At the Bassam Freiha Art Foundation (open 13 Feb – 31 May 2026), Reflections: Modern and Contemporary Art from the Villain Collection draws from the private holdings of UAE collectors Fairouz and Jean‑Paul Villain across three thematic zones. The first, “The Levant and the Greater Arab World: Voices Between the Lines,” brings together works by artists including Paul Guiragossian, Louay Kayyali, Helen Khal, Etel Adnan and others, exploring themes of war, solitude, and intimate presence. “North African Art: Forms of Continuity” examines how modern artists integrate inherited visual vocabularies, painted papyrus, bronze sculpture, geometry into contemporary practice. “Emirati Art: This Place, This Feeling” foregrounds conceptual and abstract language through figures such as Hassan Sharif, Hussein Sharif, Mohammed Kazem, and Najat Makki, alongside Afra Al Dhaheri, Shaikha Al Mazrou, Zeinab Al Hashemi, Hashel Al Lamki, and Noor Al Suwaidi, whose distinct approaches reflect the Villains’ enduring relationships with UAE culture.

QATAR
Qatar Museums and Design Doha have postponed the opening of the Design Doha Biennial 2026 to 5–7 Nov 2026, with exhibitions remaining on view until 31 Dec 2026. Design Doha is a regional platform that foregrounds contemporary design across the Middle East, North Africa, and South Asia, positioning object, craft, and systemic thinking as vectors of cultural exchange and material inquiry. This rescheduling maintains the event’s momentum while allowing an extended encounter with design as lived and constructed form.

KINGDOM OF SAUDI ARABIA
At Athr Gallery, Riyadh (28 Jan–9 May 2026), Ahaad Al Amoudi’s solo exhibition Unmirror activates sculpture, video, sound, and installation through humour and irony that refract reality itself. In works such as What is This?! (2025), falcons deliver looping, fragmented speech that collapses language into rhythmic disjunction, while in The Puddle (2025), a donkey is suspended within an unsteady reflective field, destabilising figural presence. Across the gallery, repetition and inversion interrogate how form and meaning are constructed and reframed. This is work that does not explain reality so much as make us aware of how we produce it.

THE WORLD
At Galleria Katariina, Helsinki (open 9 Apr–1 May 2026), Iraqi artist Saddam Jumaily presents Palimpsest of Home: Erasure and Inlay, a solo exhibition that explores nostalgia, displacement, and the anxiety of homeland. Jumaily’s paintings layer figurative elements with anatomical and archival imagery, interrupting surfaces so that image and erasure coexist. Occasional insertions of surgical illustrations and scientific photos, reversed against painted ground, shift recognition into ambiguity. Viewers are invited into a psychology of place that is seemingly shifting, making “home” a contested visual condition.
At the Boghossian Foundation (open 10 Apr–4 Oct 2026), the exhibition Diary of Happiness offers French artist Jean‑Michel Othoniel a carte blanche to present work developed through global travel. Each piece corresponds to a country Armenia, India, Japan, Mexico, Turkey translated into sculptural and modular forms through Othoniel’s characteristic glass language. Suspended chains, reflective surfaces, and colour fields accumulate into a meditative field where geography emerges through repetition, light, and gesture. The exhibition traces material resonances across cultures.

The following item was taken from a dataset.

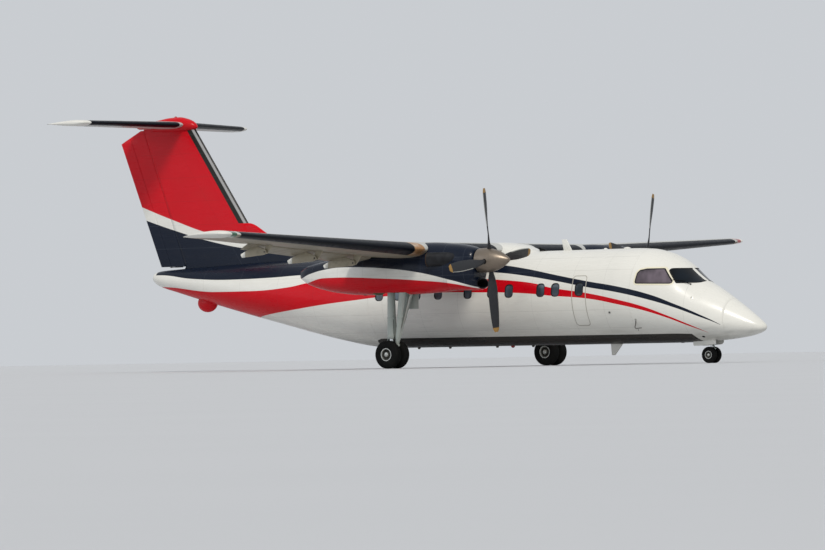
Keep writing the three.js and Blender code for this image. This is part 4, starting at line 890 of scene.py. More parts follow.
def blade_composite():
    """Dark grey blades with amber tips."""
    shader = Shader("blade_composite", specular=0.4)
    mottle = shader.noise(16.0, 4.0)
    paint = shader.mix(shader.ramp(mottle, 0.3, 0.75), colour("17191d"), colour("26282c"))
    across = shader.math("SUBTRACT", shader.math("ABSOLUTE", shader.y), NACELLE_Y)
    up = shader.math("SUBTRACT", shader.z, PROP_Z)
    across = shader.math("MULTIPLY", across, across)
    radius = shader.math("SQRT", shader.math("MULTIPLY_ADD", up, up, across))
    amber = shader.tinted(colour("927038"), mottle, 0.1)
    paint = shader.mix(shader.above(radius, TIP_RADIUS), paint, amber)
    return shader.done(paint, shader.ramp(mottle, 0.3, 0.7, 0.42, 0.6), shader.bump(mottle, 0.0006, 0.3))


def glazing(name, tint, rough=0.06, specular=0.35):
    shader = Shader(name, coat=0.15, specular=specular)
    # Broad lighter and darker sweeps across the glass are a painted reflection; the same sweeps vary its
    # gloss.
    painted_reflection_sweep = shader.noise(3.0, 2.0, stretch=(1.0, 1.0, 0.4))
    dark = [c * 0.35 for c in tint[:3]] + [1.0]
    paint = shader.mix(shader.ramp(painted_reflection_sweep, 0.35, 0.65), tint, dark)
    gloss = shader.ramp(painted_reflection_sweep, 0.3, 0.7, rough, rough + 0.06)
    return shader.done(paint, gloss, shader.bump(painted_reflection_sweep, 0.001, 0.1))


def lens(name, base, glow=0.0):
    shader = Shader(name, roughness=0.12, coat=0.8)
    ribs = shader.repeated(shader.z, 0.008)
    paint = shader.tinted(base, shader.noise(40.0, 2.0), 0.1)
    if glow:
        shader.shader.inputs["Emission Color"].default_value = base
        shader.shader.inputs["Emission Strength"].default_value = glow
    return shader.done(paint, None, shader.bump(ribs, 0.0006, 0.4))


def cabin_cloth():
    shader = Shader("cabin_trim")
    weave = shader.both(*[shader.repeated(way, 0.006, 0.003) for way in (shader.station, shader.z)])
    mottle = shader.noise(12.0, 4.0)
    paint = shader.tinted(colour("4a4d54"), mottle, 0.12)
    height = shader.math("ADD", weave, mottle)
    return shader.done(paint, shader.ramp(mottle, 0.3, 0.7, 0.7, 0.9), shader.bump(height, 0.0008, 0.5))


def cabin_lining():
    shader = Shader("cabin_lining")
    mottle = shader.noise(7.0, 4.0)
    paint = shader.tinted(colour("9a9890"), mottle, 0.05)
    ribs = shader.repeated(shader.station, 0.52, 0.006)
    paint = shader.mix(shader.math("MULTIPLY", ribs, 0.6), paint, colour("34342f"))
    grain = shader.bump(shader.noise(150.0), 0.0005, 0.4)
    return shader.done(paint, shader.ramp(mottle, 0.3, 0.7, 0.5, 0.7), grain)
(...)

At the Institut du Monde Arabe (open 4 Apr–18 Jul 2026), Slaves in the Mediterranean. 17th–18th Centuries examines a little‑known history of Muslims and Christians enslaved across Mediterranean ports. Through archival documents, paintings, and objects, visitors encounter narratives of forced labour: galley rowers, servants, translators, artisans, in settings from Marseille to Venice and Malta. A previously unseen contemporary work, Suspended in Time by Syrian‑Armenian artist Kevork Mourad, connects this long history to ongoing debates about representation and historical neglect, including the depiction of slavery in art such as the Quattro Mori.
A new collaboration between the Egyptian rug house Kahhal 1871, specialising in hand‑knotted textiles and German artist‑designer Alex Proba brings contemporary art into dialogue with heritage craftsmanship. Drawing from Proba’s sculptural practice in stone and abstraction, the project translates large‑scale visual language into woven surfaces, embedding formal logic into material craft. These hand‑knotted textiles reframe sculpture within a domestic context, emphasising scale, permanence, and transformation within a shared visual vocabulary.